Table of Contents
What Percentage of Income Should Go to Retirement?

What percentage of income should go to retirement? There is no blanket answer. Anyone giving you an exact percentage for everyone is guessing.
Retirement, or chapter two as I call it, is customizable. It depends on your income needs, your existing guaranteed income streams, and your overall financial situation.
Key Takeaways
- There is no universal retirement percentage rule
- The industry guideline suggests no more than 50 percent of investible assets in annuities
- Social Security, pensions, and RMDs are annuity-type income
- Retirement planning starts with defining your income floor
- Annuities should be used to contractually solve a specific income gap
Is There a Standard Retirement Percentage?
No.
There is no fixed percentage of income or portfolio that automatically belongs in retirement planning products.
According to industry guidance referenced in the transcript, you generally should not place more than 50 percent of your investible assets into annuities. Investible assets do not include your home, car, or personal property.
The 50 percent figure is a ceiling, not a requirement.
What Counts as Retirement Income You Already Own?
Many people already own annuity-type income streams without realizing it.
These include:
- Social Security
- Required Minimum Distributions from IRAs
- Pensions, if available
- Dividend income or other recurring income sources
Social Security is described as the best inflation annuity on the planet. RMDs function as recurring income because the IRS requires annual withdrawals once you reach the appropriate age.
These sources must be added up before determining whether additional income is needed.
How Do You Determine the Right Amount for Retirement?
The starting point is defining your income floor.
Add up all guaranteed and recurring income. If that amount covers your required expenses, there may be no need for additional annuity purchases.
If there is a gap between your income floor and your guaranteed income sources, that is where additional planning begins.
When Should Annuities Be Used?
Annuities should be used to contractually solve a specific problem using the least amount of money necessary.
They are commodity products, meaning multiple carriers compete with different pricing. Quotes change regularly, and it is important to compare carriers.
Annuities should be purchased for what they will contractually do, not for hypothetical projections or upfront bonus features.
What About Upfront Bonuses and Marketing Claims?
Upfront bonuses are part of the overall contractual structure and should not be the sole reason for purchase.
If a product sounds too good to be true, it likely is. The focus should remain on contractual guarantees and clearly defined income goals.
Final Thoughts on Retirement Percentages
There is no universal percentage of income that should go to retirement.
Start by calculating your income floor. Add up the annuity-type income streams you already own. If there is no gap, additional annuities may not be necessary.
If there is a gap, annuities can be structured to contractually solve that income need while staying within reasonable asset allocation guidelines.

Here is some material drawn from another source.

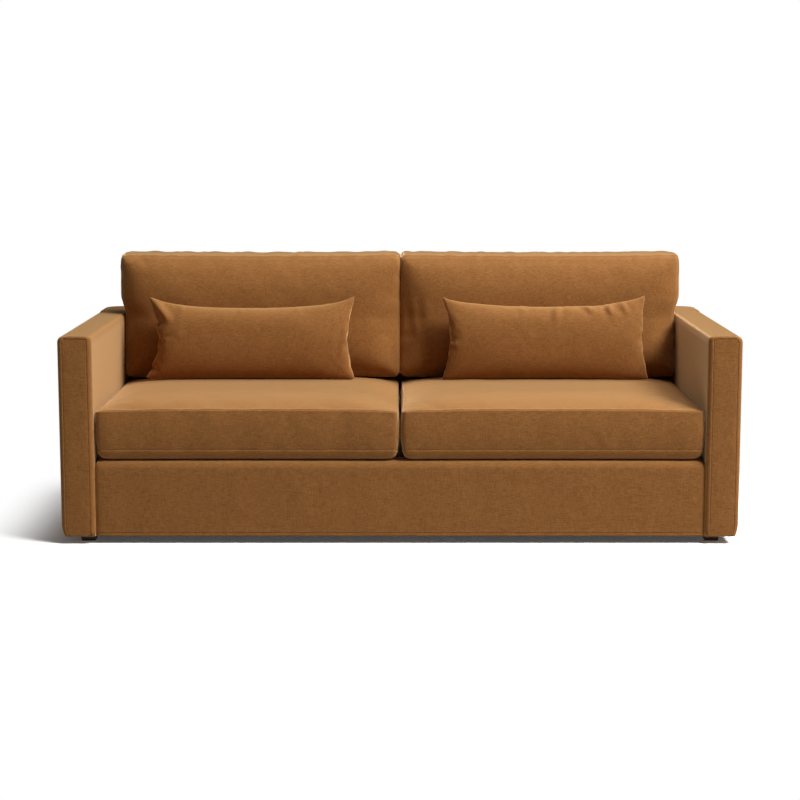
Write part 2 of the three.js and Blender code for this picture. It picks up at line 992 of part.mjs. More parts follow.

If you want to evaluate whether your current income sources are sufficient or determine how much of your investible assets should be used to solve an income gap, schedule a free consultation with The Annuity Man team.
FAQs
Is there a universal percentage of income for retirement?
No. Retirement planning is customizable and depends on your income needs and existing guarantees.
What is the 50 percent rule?
Industry guidance suggests not placing more than 50 percent of investible assets into annuities, though exceptions may exist.
Are Social Security and RMDs considered annuities?
Yes. Both function as recurring income streams similar to annuities.
Should I buy an annuity for the bonus?
No. Annuities should be purchased for their contractual guarantees, not marketing features.